Exercise brief: Repeat everything in the material exactly.

## start Collected data

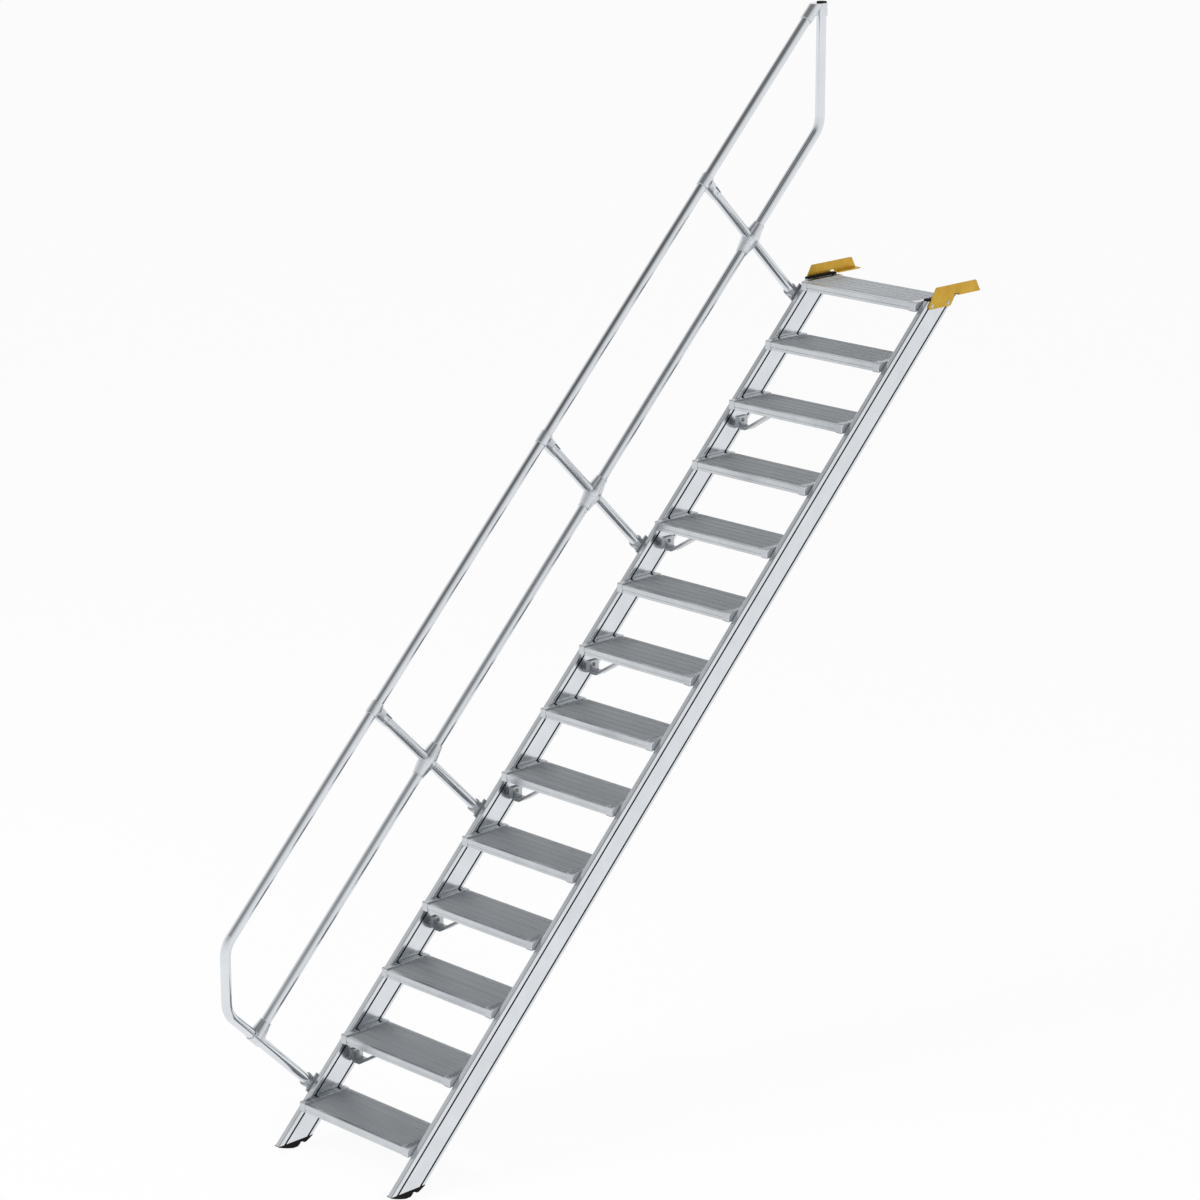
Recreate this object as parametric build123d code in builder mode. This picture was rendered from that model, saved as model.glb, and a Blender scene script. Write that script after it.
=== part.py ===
"""An industrial hook-on stair: aluminium treads between two box stringers, a tube handrail on one side.

Millimetres. X runs across the stair, Y along its going and Z up. The origin is the middle of the flat
underside of the left hook's seat, which rests on the platform that the stair leads to.
"""
import os
from math import atan2, cos, radians, sin, tan

from build123d import *

os.makedirs("parts", exist_ok=True)

# The flight
steps = 14
rise = 209.0
going = 209.0
first_rise = 174.0
tread_width = 600.0
tread_depth = 217.0
tread_height = 31.0

# The seat of the hooks, above the top tread and behind the stringers' upper ends
seat_gap = 15.0
seat_above_tread = 7.0

# The stringers, box sections set on edge
stringer_depth = 116.0
stringer_thick = 25.0
stringer_wall = 2.5
front_corner = 5.0
rear_corner = 2.0
stringer_setback = 31.0
groove_width = 8.0
groove_depth = 6.0
front_band = 17.0
rear_band = 12.0
stringer_top = -2.0
cap_height = 8.0
cap_rounding = 3.0

# The rubber shoes, from the stringer's cut end down to the ground
shoe_height = 26.0
shoe_lip = 3.0
shoe_curve = 70.0
shoe_curve_middle = 16.5
shoe_flat = 22.0
shoe_pad = 104.0
shoe_pad_end = 17.0
shoe_notch = 18.0
shoe_notch_height = 13.0
shoe_heel = 10.0
shoe_heel_height = 19.0

# The treads, a grooved deck over three open channels
deck_thick = 5.0
rib_thick = 3.0
groove_cut = 3.0
groove_sink = 1.5
deck_groove_at = 30.0
deck_groove_pitch = 40.0
deck_groove_count = 5
nose_box = 30.0
rear_box = 18.0
nose_lip = 10.5
nose_lip_setback = 1.5
nose_radius = 2.0
channel_count = 3

# The caps on both ends of a tread, proud of its deck and nose
end_width = 30.0
end_above = 4.5
end_below = 3.0
end_front = 1.5
end_rounding = 5.0
end_edge = 2.5

# The knee brackets on the left stringer, under every second tread
bracket_width = 50.0
bracket_setback = 50.0
bracket_bar = 10.0
bracket_leg = 50.0
bracket_drop = 122.0
bracket_foot = 42.0
bracket_slope = 32.0
bracket_flange = 30.0
bracket_bend = 7.0

# The hooks, steel plates with a seat turned in under their arm
hook_plate = 5.0
seat_width = 30.0
seat_length = 130.0
arm_height = 47.0
arm_slant = 26.0
plate_drop = 35.0
plate_front_inset = 23.5
plate_rear_inset = 0.5
plate_slant = 57.0
plate_corner = 9.0
arm_corner = 6.0
relief_height = 11.0

# The handrail, round tubes beside the left stringer
tube = 40.0
tube_wall = 2.0
rail_gap = 5.0
rail_height = 690.0
knee_height = 321.0
bend_radius = 100.0
first_post = 93.5
first_bend = 508.0
second_post = 1324.0
last_post_inset = 70.5
post_count = 3
post_foot = 120.0
upright_setback = 141.0
elbow_cut = 29.8
joint_gap = 2.0

# The connectors of the tubes
fit = 0.3
sleeve = 48.0
tee_length = 52.0
tee_neck = 90.0
tee_root = 56.0
neck_tip = 46.0
arch_half = 16.0
arch_crown = 40.0
cross_reach = 70.0
cross_root = 70.0
cross_flat = 10.0
slot_room = 0.5
knee_sleeve = 58.0
elbow_height = 52.0
elbow_reach = 130.0
elbow_grip = 28.0
plug_height = 5.0

# The clamps that hold the posts to the stringer
clamp_length = 78.0
clamp_height = 84.0
clamp_over = 9.0
strap_height = 44.0
strap_wall = 4.0
strap_over = 9.0
collar = 54.0
collar_height = 12.0
collar_lap = 2.0
collar_slot = 8.0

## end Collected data

Solution for this exercise:
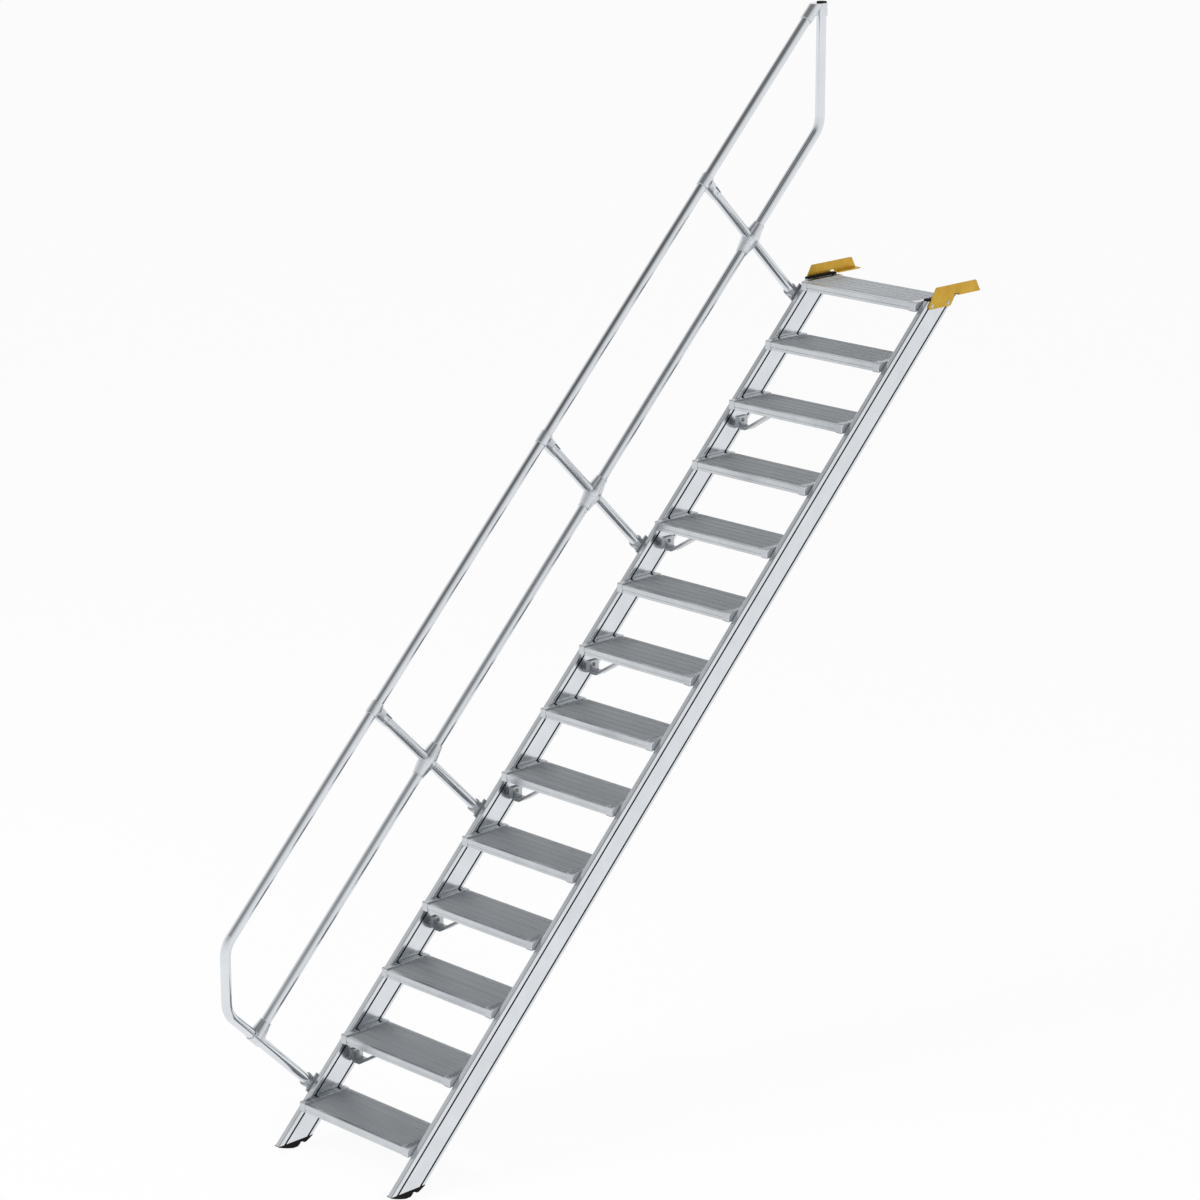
Recreate this object as parametric build123d code in builder mode. This picture was rendered from that model, saved as model.glb, and a Blender scene script. Write that script after it.
=== part.py ===
"""An industrial hook-on stair: aluminium treads between two box stringers, a tube handrail on one side.

Millimetres. X runs across the stair, Y along its going and Z up. The origin is the middle of the flat
underside of the left hook's seat, which rests on the platform that the stair leads to.
"""
import os
from math import atan2, cos, radians, sin, tan

from build123d import *

os.makedirs("parts", exist_ok=True)

# The flight
steps = 14
rise = 209.0
going = 209.0
first_rise = 174.0
tread_width = 600.0
tread_depth = 217.0
tread_height = 31.0

# The seat of the hooks, above the top tread and behind the stringers' upper ends
seat_gap = 15.0
seat_above_tread = 7.0

# The stringers, box sections set on edge
stringer_depth = 116.0
stringer_thick = 25.0
stringer_wall = 2.5
front_corner = 5.0
rear_corner = 2.0
stringer_setback = 31.0
groove_width = 8.0
groove_depth = 6.0
front_band = 17.0
rear_band = 12.0
stringer_top = -2.0
cap_height = 8.0
cap_rounding = 3.0

# The rubber shoes, from the stringer's cut end down to the ground
shoe_height = 26.0
shoe_lip = 3.0
shoe_curve = 70.0
shoe_curve_middle = 16.5
shoe_flat = 22.0
shoe_pad = 104.0
shoe_pad_end = 17.0
shoe_notch = 18.0
shoe_notch_height = 13.0
shoe_heel = 10.0
shoe_heel_height = 19.0

# The treads, a grooved deck over three open channels
deck_thick = 5.0
rib_thick = 3.0
groove_cut = 3.0
groove_sink = 1.5
deck_groove_at = 30.0
deck_groove_pitch = 40.0
deck_groove_count = 5
nose_box = 30.0
rear_box = 18.0
nose_lip = 10.5
nose_lip_setback = 1.5
nose_radius = 2.0
channel_count = 3

# The caps on both ends of a tread, proud of its deck and nose
end_width = 30.0
end_above = 4.5
end_below = 3.0
end_front = 1.5
end_rounding = 5.0
end_edge = 2.5

# The knee brackets on the left stringer, under every second tread
bracket_width = 50.0
bracket_setback = 50.0
bracket_bar = 10.0
bracket_leg = 50.0
bracket_drop = 122.0
bracket_foot = 42.0
bracket_slope = 32.0
bracket_flange = 30.0
bracket_bend = 7.0

# The hooks, steel plates with a seat turned in under their arm
hook_plate = 5.0
seat_width = 30.0
seat_length = 130.0
arm_height = 47.0
arm_slant = 26.0
plate_drop = 35.0
plate_front_inset = 23.5
plate_rear_inset = 0.5
plate_slant = 57.0
plate_corner = 9.0
arm_corner = 6.0
relief_height = 11.0

# The handrail, round tubes beside the left stringer
tube = 40.0
tube_wall = 2.0
rail_gap = 5.0
rail_height = 690.0
knee_height = 321.0
bend_radius = 100.0
first_post = 93.5
first_bend = 508.0
second_post = 1324.0
last_post_inset = 70.5
post_count = 3
post_foot = 120.0
upright_setback = 141.0
elbow_cut = 29.8
joint_gap = 2.0

# The connectors of the tubes
fit = 0.3
sleeve = 48.0
tee_length = 52.0
tee_neck = 90.0
tee_root = 56.0
neck_tip = 46.0
arch_half = 16.0
arch_crown = 40.0
cross_reach = 70.0
cross_root = 70.0
cross_flat = 10.0
slot_room = 0.5
knee_sleeve = 58.0
elbow_height = 52.0
elbow_reach = 130.0
elbow_grip = 28.0
plug_height = 5.0

# The clamps that hold the posts to the stringer
clamp_length = 78.0
clamp_height = 84.0
clamp_over = 9.0
strap_height = 44.0
strap_wall = 4.0
strap_over = 9.0
collar = 54.0
collar_height = 12.0
collar_lap = 2.0
collar_slot = 8.0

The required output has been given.